Given exercise: Each line below should be reproduced without any alteration.

□ □ □ □ □

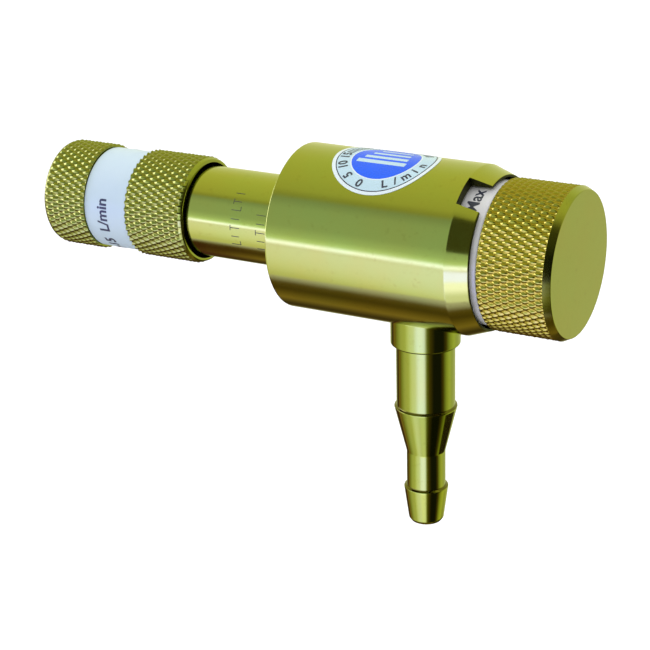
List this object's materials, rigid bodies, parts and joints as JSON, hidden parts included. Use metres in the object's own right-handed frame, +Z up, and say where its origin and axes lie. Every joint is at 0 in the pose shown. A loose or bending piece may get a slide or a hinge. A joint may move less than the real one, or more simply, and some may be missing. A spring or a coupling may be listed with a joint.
{
  "type": "gas regulator",
  "caption": "Brass in-line gas regulator with a knurled union nut on the inlet, a knurled flow knob with a Min-Max scale and a two-step hose tail.",
  "frame": {"origin": "centre of the inlet union nut's mouth, on the main axis", "axes": "+X along the main axis from the inlet to the knob, +Z up, the hose tail points down along -Z"},
  "size_m": [0.1047, 0.03, 0.069],
  "materials": {
    "housing_brass": "satin turned",
    "stem_brass": "polished turned",
    "nut_brass": "knurled",
    "knob_brass": "knurled",
    "hose_tail_brass": "polished turned",
    "turned_brass": "machined",
    "band_print": "satin print",
    "label_print": "gloss print",
    "scale_plastic": "satin",
    "sintered_bronze": "sintered",
    "spring_steel": "drawn wire",
    "black_steel": "blackened",
    "stainless": "ground",
    "black_rubber": "matte",
    "nylon": "matte",
    "ptfe": "waxy",
    "fibre": "pressed fibre"
  },
  "bodies": {
    "body": {"housing": "housing_brass", "inlet_stem": "stem_brass", "inlet_nipple": "turned_brass", "inlet_washer": "fibre", "inlet_filter": "sintered_bronze", "filter_clip": "spring_steel", "valve_seat": "turned_brass", "stem_oring": "black_rubber", "piston_rod_oring": "black_rubber", "rod_guide_bush": "ptfe", "spring_shim": "stainless", "main_spring": "spring_steel", "vent_plug": "sintered_bronze", "round_label": "label_print", "needle_seat": "turned_brass", "needle_seat_gasket": "ptfe", "gland_bush": "turned_brass", "gland_oring": "black_rubber", "spindle_clip": "spring_steel", "stop_pin": "stainless", "hose_tail": "hose_tail_brass", "hose_tail_oring": "black_rubber"},
    "nut_washer": {"nut_thrust_washer": "ptfe"},
    "union_nut": {"inlet_nut": "nut_brass", "nut_label_band": "band_print"},
    "piston": {"piston": "turned_brass", "seat_disc": "nylon", "piston_oring": "black_rubber"},
    "needle": {"metering_needle": "stainless", "needle_oring": "black_rubber"},
    "knob": {"knob": "knob_brass", "knob_grub_screw": "black_steel", "scale_sleeve": "scale_plastic", "adjusting_spindle": "turned_brass"}
  },
  "joints": [
    {"name": "nut_slide", "type": "slide", "parent": "body", "child": "nut_washer", "axis": [1, 0, 0], "range_m": [0, 0.0025]},
    {"name": "nut_spin", "type": "hinge", "parent": "nut_washer", "child": "union_nut", "pos_m": [0, 0, 0], "axis": [1, 0, 0], "continuous": true},
    {"name": "piston_travel", "type": "slide", "parent": "body", "child": "piston", "axis": [-1, 0, 0], "range_m": [0, 0.00045], "deforming": ["main_spring"]},
    {"name": "needle_travel", "type": "slide", "parent": "body", "child": "needle", "axis": [1, 0, 0], "range_m": [-0.00084, 0]},
    {"name": "knob_turn", "type": "hinge", "parent": "body", "child": "knob", "pos_m": [0.1, 0, 0], "axis": [1, 0, 0], "range_deg": [-300, 0]}
  ],
  "couplings": [
    {"joint": "needle_travel", "follows": "knob_turn", "m_per_rad": 0.00015915}
  ]
}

□ □ □ □ □

Answer to this exercise:
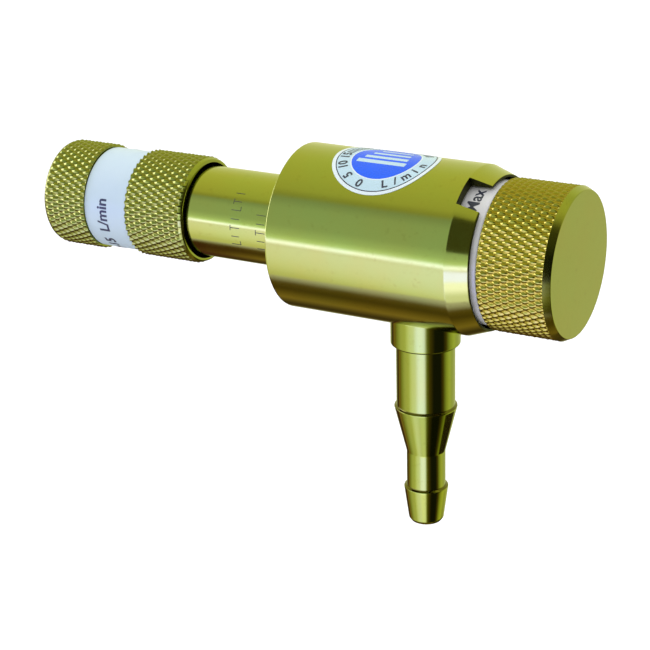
List this object's materials, rigid bodies, parts and joints as JSON, hidden parts included. Use metres in the object's own right-handed frame, +Z up, and say where its origin and axes lie. Every joint is at 0 in the pose shown. A loose or bending piece may get a slide or a hinge. A joint may move less than the real one, or more simply, and some may be missing. A spring or a coupling may be listed with a joint.
{
  "type": "gas regulator",
  "caption": "Brass in-line gas regulator with a knurled union nut on the inlet, a knurled flow knob with a Min-Max scale and a two-step hose tail.",
  "frame": {"origin": "centre of the inlet union nut's mouth, on the main axis", "axes": "+X along the main axis from the inlet to the knob, +Z up, the hose tail points down along -Z"},
  "size_m": [0.1047, 0.03, 0.069],
  "materials": {
    "housing_brass": "satin turned",
    "stem_brass": "polished turned",
    "nut_brass": "knurled",
    "knob_brass": "knurled",
    "hose_tail_brass": "polished turned",
    "turned_brass": "machined",
    "band_print": "satin print",
    "label_print": "gloss print",
    "scale_plastic": "satin",
    "sintered_bronze": "sintered",
    "spring_steel": "drawn wire",
    "black_steel": "blackened",
    "stainless": "ground",
    "black_rubber": "matte",
    "nylon": "matte",
    "ptfe": "waxy",
    "fibre": "pressed fibre"
  },
  "bodies": {
    "body": {"housing": "housing_brass", "inlet_stem": "stem_brass", "inlet_nipple": "turned_brass", "inlet_washer": "fibre", "inlet_filter": "sintered_bronze", "filter_clip": "spring_steel", "valve_seat": "turned_brass", "stem_oring": "black_rubber", "piston_rod_oring": "black_rubber", "rod_guide_bush": "ptfe", "spring_shim": "stainless", "main_spring": "spring_steel", "vent_plug": "sintered_bronze", "round_label": "label_print", "needle_seat": "turned_brass", "needle_seat_gasket": "ptfe", "gland_bush": "turned_brass", "gland_oring": "black_rubber", "spindle_clip": "spring_steel", "stop_pin": "stainless", "hose_tail": "hose_tail_brass", "hose_tail_oring": "black_rubber"},
    "nut_washer": {"nut_thrust_washer": "ptfe"},
    "union_nut": {"inlet_nut": "nut_brass", "nut_label_band": "band_print"},
    "piston": {"piston": "turned_brass", "seat_disc": "nylon", "piston_oring": "black_rubber"},
    "needle": {"metering_needle": "stainless", "needle_oring": "black_rubber"},
    "knob": {"knob": "knob_brass", "knob_grub_screw": "black_steel", "scale_sleeve": "scale_plastic", "adjusting_spindle": "turned_brass"}
  },
  "joints": [
    {"name": "nut_slide", "type": "slide", "parent": "body", "child": "nut_washer", "axis": [1, 0, 0], "range_m": [0, 0.0025]},
    {"name": "nut_spin", "type": "hinge", "parent": "nut_washer", "child": "union_nut", "pos_m": [0, 0, 0], "axis": [1, 0, 0], "continuous": true},
    {"name": "piston_travel", "type": "slide", "parent": "body", "child": "piston", "axis": [-1, 0, 0], "range_m": [0, 0.00045], "deforming": ["main_spring"]},
    {"name": "needle_travel", "type": "slide", "parent": "body", "child": "needle", "axis": [1, 0, 0], "range_m": [-0.00084, 0]},
    {"name": "knob_turn", "type": "hinge", "parent": "body", "child": "knob", "pos_m": [0.1, 0, 0], "axis": [1, 0, 0], "range_deg": [-300, 0]}
  ],
  "couplings": [
    {"joint": "needle_travel", "follows": "knob_turn", "m_per_rad": 0.00015915}
  ]
}